MURRAYVILLE, GA (CBS ATLANTA) - Losing some of your fingers can make life hard, losing both of your legs can make life a lot more difficult, but losing all of that and your entire groin can make living a somewhat normal life even harder.
But, Lance Cpl. Sean Adams does not have to worry about living life without his most sensitive of organs. Because of ballistic underwear, not only was his leg not blown off all the way to his hip, but his groin was protected as well.
"The doctor, pretty much, said that if I wasn't wearing the ballistic boxers, and groin protector, I would have more than like lost my complete right leg all the way to the hip. And more than likely, my groin area, I would have lost my whole groin area," Adams said.

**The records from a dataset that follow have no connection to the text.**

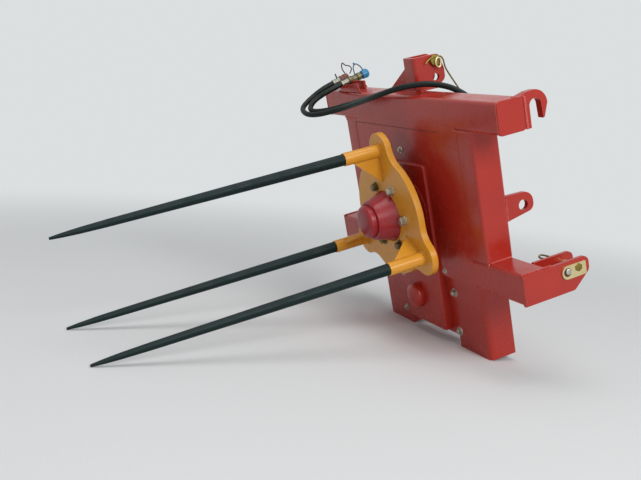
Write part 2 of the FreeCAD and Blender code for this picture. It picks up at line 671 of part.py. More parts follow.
def hub_bolts():
    """Bolt heads with washers in a ring around the hub."""
    bolts = []
    for k in range(HUB_BOLT_COUNT):
        turn = math.radians(360.0 / HUB_BOLT_COUNT * k)
        centre = V(HUB_BOLT_CIRCLE_RADIUS * math.cos(turn), ROTOR_PLATE_FRONT_Y,
                   ROTOR_Z + HUB_BOLT_CIRCLE_RADIUS * math.sin(turn))
        under_head = centre - Y_AXIS * HUB_WASHER
        washer = rod(HUB_WASHER_DIA / 2, centre, under_head)
        bolts.append(washer.fuse(prism(HUB_BOLT_FLATS, under_head, V(0, -1, 0), HUB_BOLT_HEAD)))
    return Part.makeCompound(bolts)


def rotor_shaft():
    front = ROTOR_PLATE_FRONT_Y - HUB_LENGTH
    return rod(SHAFT_DIA / 2, V(0, SHEET_RECESS - 2, ROTOR_Z), V(0, front, ROTOR_Z))


# ---------------------------------------------------------------- hydraulics
def hydraulic_motor():
    """Gerotor motor on the back of the chain case, with its ports in the end cover's top."""
    seat = V(MOTOR_X, TUBE, MOTOR_Z)
    end = TUBE + MOTOR_LENGTH
    flange = rod(MOTOR_FLANGE_RADIUS, seat, seat + Y_AXIS * MOTOR_FLANGE_THICKNESS)
    body = rod(MOTOR_RADIUS, seat, V(MOTOR_X, end, MOTOR_Z))
    ports = block(MOTOR_X - MOTOR_RADIUS, MOTOR_X + MOTOR_RADIUS, end - MOTOR_PORT_BLOCK, end,
                  MOTOR_Z, MOTOR_Z + MOTOR_PORT_TOP)
    return flange.fuse([body, ports]).removeSplitter()


def port(side):
    """Top of a motor port; side is -1 or 1."""
    return V(MOTOR_X + side * MOTOR_PORT_SPACING / 2, TUBE + MOTOR_LENGTH - MOTOR_PORT_BLOCK / 2,
             MOTOR_Z + MOTOR_PORT_TOP)


def hose_start(side):
    return port(side) + Z_AXIS * (PORT_NUT + FERRULE_LENGTH)


def coupling_point(start, distance):
    return start + COUPLING_AXIS * distance


def front_hose():
    """From the motor up behind the frame, over the beam, along its front and round to a coupling."""
    start = hose_start(-1)
    return hose("front_hose", [
        start, start + Z_AXIS * 83,
        V(-20, 176, 460), V(80, 166, 570), V(185, 160, 665), V(258, 158, 755),
        V(266, 152, 852), V(213, 124, 899), V(153, 105, 922), V(110, 49, 938),
        V(55, -18, 936), V(-47, -66, 909), V(-189, -65, 881), V(-305, -77, 856),
        V(-388, -166, 844), V(-476, -165, 864), V(-515, -105, 890),
        coupling_point(FRONT_COUPLING, -39), FRONT_COUPLING,
    ])


def rear_hose():
    """Beside the front hose, on the side towards the beam."""
    start = hose_start(1)
    return hose("rear_hose", [
        start, start + Z_AXIS * 83,
        V(24, 196, 450), V(110, 198, 560), V(190, 194, 665), V(238, 186, 762),
        V(238, 167, 850), V(188, 139, 896), V(132, 120, 917), V(86, 65, 936),
        V(25, -12, 930), V(-58, -36, 911), V(-189, -34, 887), V(-299, -50, 867),
        V(-372, -109, 853), V(-432, -150, 857), V(-476, -108, 887),
        coupling_point(REAR_COUPLING, -48.5), REAR_COUPLING,
    ])


def end_ferrules():
    """Pressed ferrules on both hoses' ends, with a swivel nut at each motor port."""
    pieces = []
    for side in (-1, 1):
        base = port(side)
        under = base + Z_AXIS * PORT_NUT
        nut = prism(PORT_NUT_FLATS, base, Z_AXIS, PORT_NUT)
        pieces.append(nut.fuse(rod(FERRULE_DIA / 2, under, under + Z_AXIS * FERRULE_LENGTH)))
    for start in (FRONT_COUPLING, REAR_COUPLING):
        pieces.append(rod(FERRULE_DIA / 2, start, coupling_point(start, FERRULE_LENGTH)))
    return Part.makeCompound(pieces)


def rear_coupling():
    """Female quick coupling: a nut on the ferrule and a sleeve."""
    base = coupling_point(REAR_COUPLING, FERRULE_LENGTH)
    sleeve = coupling_point(REAR_COUPLING, FERRULE_LENGTH + COUPLING_NUT)
    nut = prism(COUPLING_NUT_FLATS, base, COUPLING_AXIS, COUPLING_NUT)
    return nut.fuse(rod(COUPLING_DIA / 2, sleeve, sleeve + COUPLING_AXIS * REAR_COUPLING_LENGTH))


def blue_cap():
    start = coupling_point(REAR_COUPLING, FERRULE_LENGTH + COUPLING_NUT + REAR_COUPLING_LENGTH)
    return rod(BLUE_CAP_DIA / 2, start, start + COUPLING_AXIS * BLUE_CAP_LENGTH)


def red_cap():
    """Dust cap on the front hose's male coupling."""
    start = coupling_point(FRONT_COUPLING, FERRULE_LENGTH)
    return rod(RED_CAP_DIA / 2, start, start + COUPLING_AXIS * RED_CAP_LENGTH)


def coupling_holder():
    """Plate across the beam's top with a saddle for each coupling."""
    start = HOLDER_INSET - BEAM_HALF
    plate = block(start, start + HOLDER_LENGTH, HOLDER_Y, HOLDER_Y + HOLDER_THICKNESS,
                  BEAM_TOP_Z, BEAM_TOP_Z + HOLDER_HEIGHT)
    return plate.cut(red_cap()).cut(rear_coupling())


FRAME_NODES = {
    "top_beam": top_beam(),
    "beam_end_caps": beam_end_caps(),
    "right_post": right_post(),
    "left_post": mirrored(right_post()),
    "lower_crossbeam": lower_crossbeam(),
    "right_arm": right_arm(),
    "left_arm": mirrored(right_arm()),
    "front_sheet": front_sheet(),
    "right_leg_back": right_leg_back(),
    "left_leg_back": mirrored(right_leg_back()),
    "chain_cover": chain_cover(),
    "chain_case": chain_case(),
    "shaft_cap": shaft_cap(),
    "bearing_housing": bearing_housing(),
    "right_ears": right_ears(),
    "left_ears": mirrored(right_ears()),
    "right_lower_pin": right_lower_pin(),
    "left_lower_pin": mirrored(right_lower_pin()),
    "top_link_bracket": top_link_bracket(),
    "bracket_stay": bracket_stay(),
    "top_link_pin": top_link_pin(),
    "right_euro_hook": right_euro_hook(),
    "left_euro_hook": mirrored(right_euro_hook()),
    "right_euro_eye": right_euro_eye(),
    "left_euro_eye": mirrored(right_euro_eye()),
    "hydraulic_motor": hydraulic_motor(),
    "front_hose": front_hose(),
    "rear_hose": rear_hose(),
    "end_ferrules": end_ferrules(),
    "rear_coupling": rear_coupling(),
    "blue_cap": blue_cap(),
    "red_cap": red_cap(),
    "coupling_holder": coupling_holder(),
}
HOSES = ("front_hose", "rear_hose")
ROTOR_NODES = {
    "rotor_plate": rotor_plate(),
    "tine_sockets": tine_sockets(),
    "socket_gussets": socket_gussets(),
    "tine_nuts": tine_nuts(),
    "upper_tine": tine(TINE_ANGLES[0]),
    "left_tine": tine(TINE_ANGLES[1]),
    "right_tine": tine(TINE_ANGLES[2]),
    "hub": hub(),
    "hub_cap": hub_cap(),
    "hub_bolts": hub_bolts(),
    "rotor_shaft": rotor_shaft(),
}

# ---------------------------------------------------------------- parked pose
# The implement leans on the legs' front edges and on the two lower tips, at one height.
PIVOT_Y = SHEET_RECESS
LOWEST_TIP = tine_axis_point(TINE_ANGLES[1], SOCKET_FRONT_Y - TINE_LENGTH) - Z_AXIS * (TINE_TIP_DIA / 2)
LEAN = math.degrees(math.atan2(LOWEST_TIP.z, PIVOT_Y - LOWEST_TIP.y))

NODES = {}
for name, shape in list(FRAME_NODES.items()) + list(ROTOR_NODES.items()):
    leant = shape.copy()
    leant.rotate(V(0, PIVOT_Y, 0), X_AXIS, LEAN)
    NODES[name] = leant

# The origin is on the ground, under the middle of the implement without its hoses.
BOX = FreeCAD.BoundBox()
for name, shape in NODES.items():
    if name not in HOSES:
        BOX.add(shape.optimalBoundingBox(False))
SHIFT = V(0, -(BOX.YMin + BOX.YMax) / 2, 0)

os.makedirs("parts", exist_ok=True)
for name, shape in NODES.items():
    shape.translate(SHIFT)
    shape.exportStep(os.path.join("parts", name + ".step"))
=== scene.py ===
import json
import math

import bmesh
import bpy
from mathutils import Matrix, Vector


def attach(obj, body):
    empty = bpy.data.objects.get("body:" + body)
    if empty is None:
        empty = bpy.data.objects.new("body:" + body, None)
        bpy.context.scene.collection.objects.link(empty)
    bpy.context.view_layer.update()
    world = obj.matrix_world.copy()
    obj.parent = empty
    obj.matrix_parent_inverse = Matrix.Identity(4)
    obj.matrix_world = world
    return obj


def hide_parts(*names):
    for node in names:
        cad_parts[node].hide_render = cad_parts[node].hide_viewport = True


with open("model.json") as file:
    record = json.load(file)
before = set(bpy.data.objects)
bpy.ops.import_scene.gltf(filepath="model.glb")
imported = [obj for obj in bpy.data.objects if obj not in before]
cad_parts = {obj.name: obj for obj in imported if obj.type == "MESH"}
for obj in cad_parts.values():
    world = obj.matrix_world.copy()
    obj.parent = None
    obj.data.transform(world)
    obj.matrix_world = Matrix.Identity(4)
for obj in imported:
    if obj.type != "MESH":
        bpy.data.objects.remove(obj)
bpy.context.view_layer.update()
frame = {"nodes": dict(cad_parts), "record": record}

# The place where the implement stands: a sealed, pale grey floor. It fades into the white room
# a few metres away, so that no far edge shows.


def linear(code):
    """Linear colour with alpha from an sRGB hex code."""
    channels = [int(code[i:i + 2], 16) / 255 for i in (1, 3, 5)]
    return [c / 12.92 if c <= 0.04045 else ((c + 0.055) / 1.055) ** 2.4 for c in channels] + [1.0]


def node(material, kind, settings=None, links=None):
    """Adds one shader node, fills in its settings and links its inputs."""
    made = material.node_tree.nodes.new(kind)
    for name, value in (settings or {}).items():
        if isinstance(name, int) or name in made.inputs:
            made.inputs[name].default_value = value
        else:
            setattr(made, name, value)
    for name, source in (links or {}).items():
        material.node_tree.links.new(source, made.inputs[name])
    return made


def new_material(name):
    material = bpy.data.materials.new(name)
    material.use_nodes = True
    material.node_tree.nodes.clear()
    return material


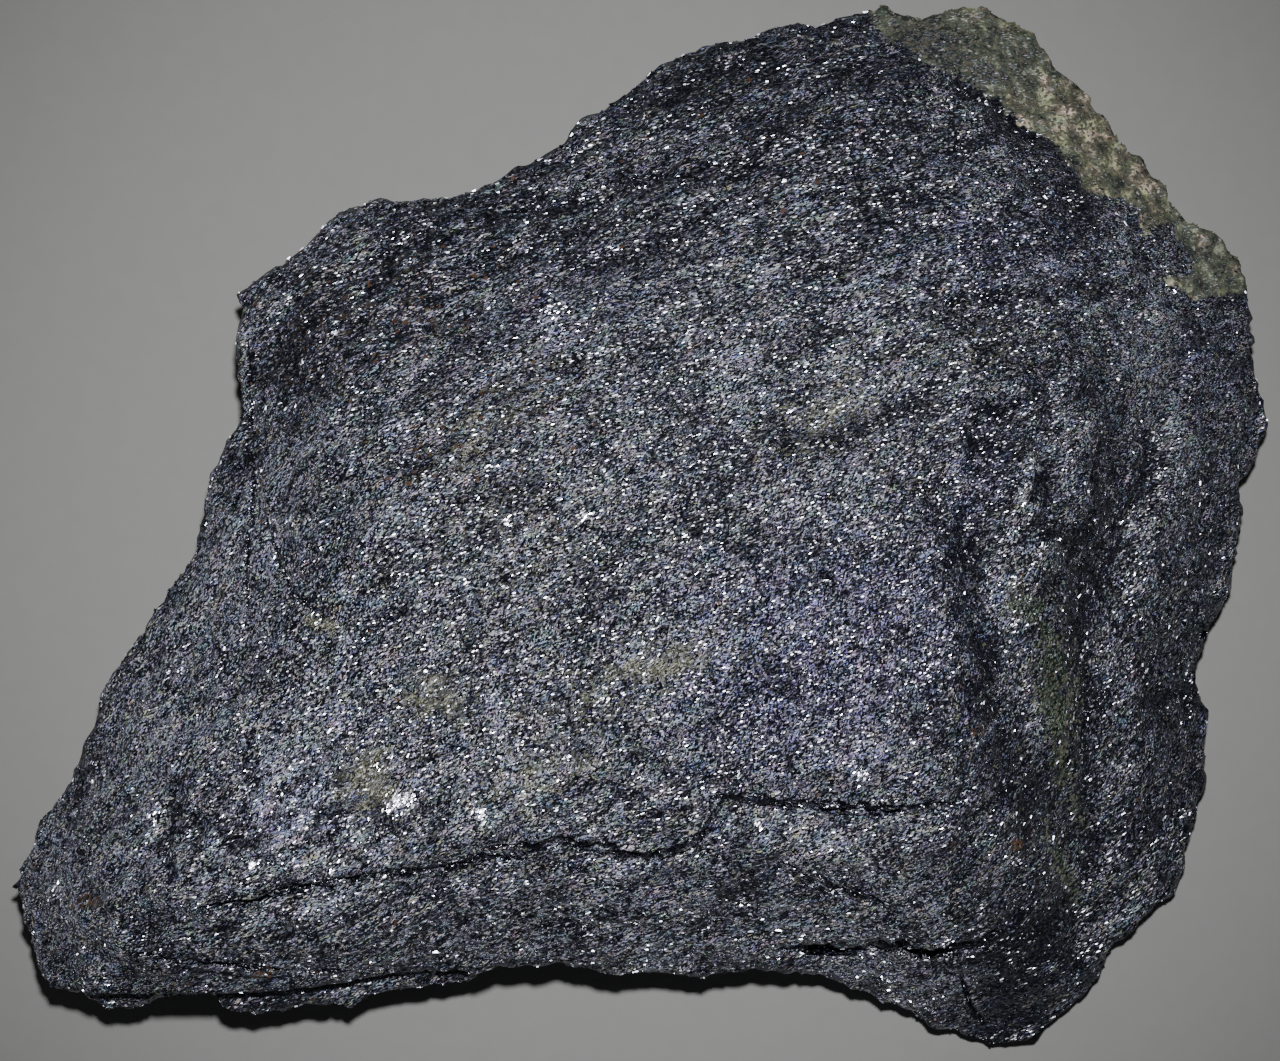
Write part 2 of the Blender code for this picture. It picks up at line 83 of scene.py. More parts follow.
class Finish:
    """A material under construction: its node tree, with one way to add any node."""

    def __init__(self, name, **constants):
        self.material = bpy.data.materials.new(name)
        self.material.use_nodes = True
        self.tree = self.material.node_tree
        self.shader = self.tree.nodes["Principled BSDF"]
        for socket, value in constants.items():
            self.shader.inputs[socket.replace("_", " ")].default_value = value

    def add(self, kind, settings=(), output=0, **values):
        """Adds a node: its type, its settings, which output is wanted, and its sockets' values."""
        node = self.tree.nodes.new(kind)
        for name, setting in dict(settings).items():
            if name == "stops":
                stops = node.color_ramp.elements
                for number, (position, colour) in enumerate(setting):
                    stop = stops[number] if number < 2 else stops.new(position)
                    stop.position = position
                    stop.color = (*colour, 1.0)
            else:
                setattr(node, name, setting)
        for name, value in values.items():
            key = int(name[1:]) if name[0] == "_" else name.replace("_", " ")
            self.join(value, node.inputs[key])
        return Socket(self.tree, node.outputs[output])

    def join(self, value, socket):
        if isinstance(value, Socket):
            self.tree.links.new(value.socket, socket)
        else:
            socket.default_value = value

    def places(self):
        """Where a point of the piece is, in millimetres."""
        metres = self.add("ShaderNodeTexCoord", output=3)
        return self.add("ShaderNodeVectorMath", {"operation": "SCALE"}, _0=metres, Scale=1.0 / MM)

    def stored(self, name):
        """A value that the piece's vertices carry."""
        return self.add("ShaderNodeAttribute", {"attribute_name": name}, 2)

    def cells(self, places, size, output):
        """Random values of the cells of a mosaic: its output 0 is a distance, 1 a colour."""
        return self.add("ShaderNodeTexVoronoi", output=output, Vector=places, Scale=1.0 / size)

    def noise(self, places, length, detail=3.0, roughness=0.55):
        return self.add("ShaderNodeTexNoise", {"noise_dimensions": "3D"}, Vector=places,
                        Scale=1.0 / length, Detail=detail, Roughness=roughness)

    def step(self, value, low, high):
        """0 below the low value, 1 above the high one, smooth between."""
        return self.add("ShaderNodeMapRange", {"interpolation_type": "SMOOTHSTEP"},
                        Value=value, From_Min=low, From_Max=high)

    def mix(self, share, first, second, blend="MIX"):
        return self.add("ShaderNodeMix", {"data_type": "RGBA", "blend_type": blend}, 2,
                        _0=share, _6=first, _7=second)

    def tinted(self, colour, tint):
        return self.mix(1.0, colour, tint, "MULTIPLY")

    def ramp(self, value, stops):
        """The colour that the stops give to the value."""
        return self.add("ShaderNodeValToRGB", {"stops": stops}, Fac=value)

    def part(self, colour, number):
        """One channel of a colour."""
        return self.add("ShaderNodeSeparateColor", output=number, Color=colour)

    def scaled(self, vector, factors):
        return self.add("ShaderNodeVectorMath", {"operation": "MULTIPLY"}, _0=vector, _1=factors)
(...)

Adams joined the Marines to fight for his country and to protect our freedoms. He knew the risks going in and said he was ready to sacrifice his life.
On Feb. 10, Adams nearly did sacrifice his life. The explosion took something else - both legs, a thumb and a pinky finger after he stepped directly on an improvised explosive device.
Adams said he was on a routine patrol, spotted an IED in front of him and went to go mark it. That's when he put his combat boot down on the one he didn't see.
"You step, and there was a brief second, a brief millimeter of a second or so. I remember everything, I remember stepping on it, and then I'm staring at the sky," Adams said. I didn't feel anything. Because of the trauma I didn't have any pain. I started doing my body checks, like I'm trained to do, looking at my hands, feeling for my legs. My legs were still there, but they both had to be amputated because of infection."
The ballistic underwear is woven silk. According to Adams, the underwear was designed "to slow all of the shrapnel down."
And for Adams, the ballistic underwear worked perfectly. "Oh, yeah," Adams said.
The 19-year-old isn't ready to be a father yet, but one day he will be able to because of the body armor issued to him by the military.
Being a young guy, that would be more of a life changer than what my injuries already have been to me. I desire to be a father one day. If I had to adopt, I would have. But, I am still in a position where I can have a child of my own," Adams said.
The Marine will return to Walter Reed on July 14 to continue his physical therapy. Adams has been fitted for prosthetics and will learn how to drive a specially designed car to get from one place to another. For Adams, except for not being able to get up and go the way he used to, his life hasn't changed that much.
"I don't want people to cry for me, I don't want people to feel bad because I volunteered to serve my country and it could have cost me my life, and it almost did, but I'm fine," Adams said. "Some days I get up and try standing up and I forget, oh I lost my legs. But that's something I am adapting to and I will continue to adapt."
For the rest of his life, Adams said when he puts on his uniform, he will feel honor, courage and the privilege that can only come with serving your country.
"I bled in that uniform, it means more to me now," Adams said. "My dream was always to be a Marine. I followed my dream, and I am glad I did."